John Ferguson: I was going to tell you about Tiger Stadium and had the background sound during our broadcast. We worked very hard, very hard, in creating, in transmitting the sounds of Tiger Stadium to the people who listened on the radio. Tiger Stadium is a place with a lot of presence, partially because it’s a bowl and just the way . . . just the way the sound rolls around in that . . . that big edifice. We made sure, we had parabolic microphones and . . . We just didn’t hang a microphone for crowd noise out of the front window and so forth. We didn’t do that. And we had a parabola especially for the band. We had the best band pick up of any broadcast network in the country.

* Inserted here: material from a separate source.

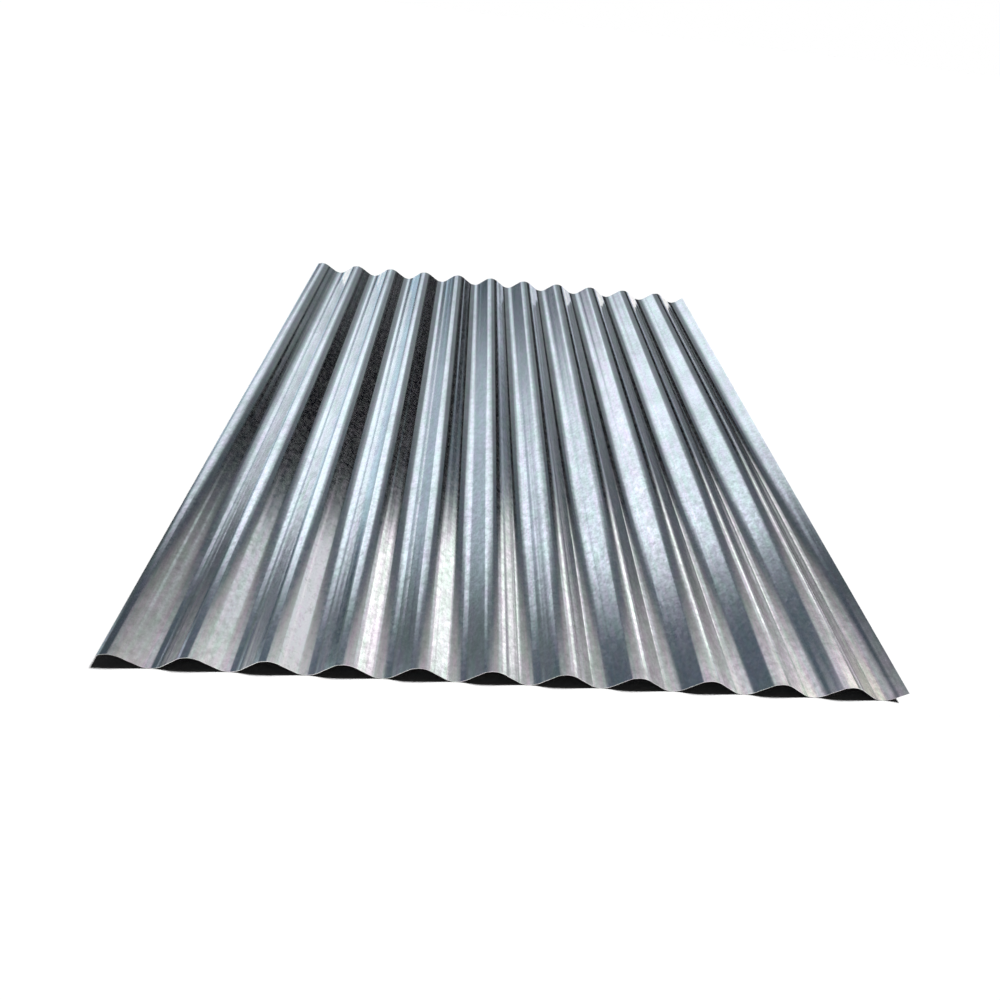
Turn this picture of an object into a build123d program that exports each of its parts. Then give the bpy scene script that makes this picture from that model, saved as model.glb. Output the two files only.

And we used the band a lot. They don’t do that anymore, and I think that’s sad. The band is a big part of all of this, of the spectacle. But when we let you hear the band, I mean, it was like the microphone was right in the middle of the 300-piece outfit.
Melisse Campbell: Right.
Ferguson: So . . . But we did work at that. And the reason was, wasn’t that we thought it would just be nice to do that. It was for a reason, for a purpose. We wanted you . . . If you were in the Midwest and you were in your car driving along the highway and you just . . . you just were thumbing along looking for something on the radio, and you would hear this. Even if nobody was saying a thing, you would recognize the crowd noise and the sound of Tiger Stadium. We worked on that. And as a result, we attracted a lot of people throughout the country on that, in that way. We did have a wide audience, by the way, just getting off into another subject. We . . . using all those things, we had a very wide audience. We used to get correspondence from all over the country and overseas and so forth. A lot of our games were picked up by American Forces Network.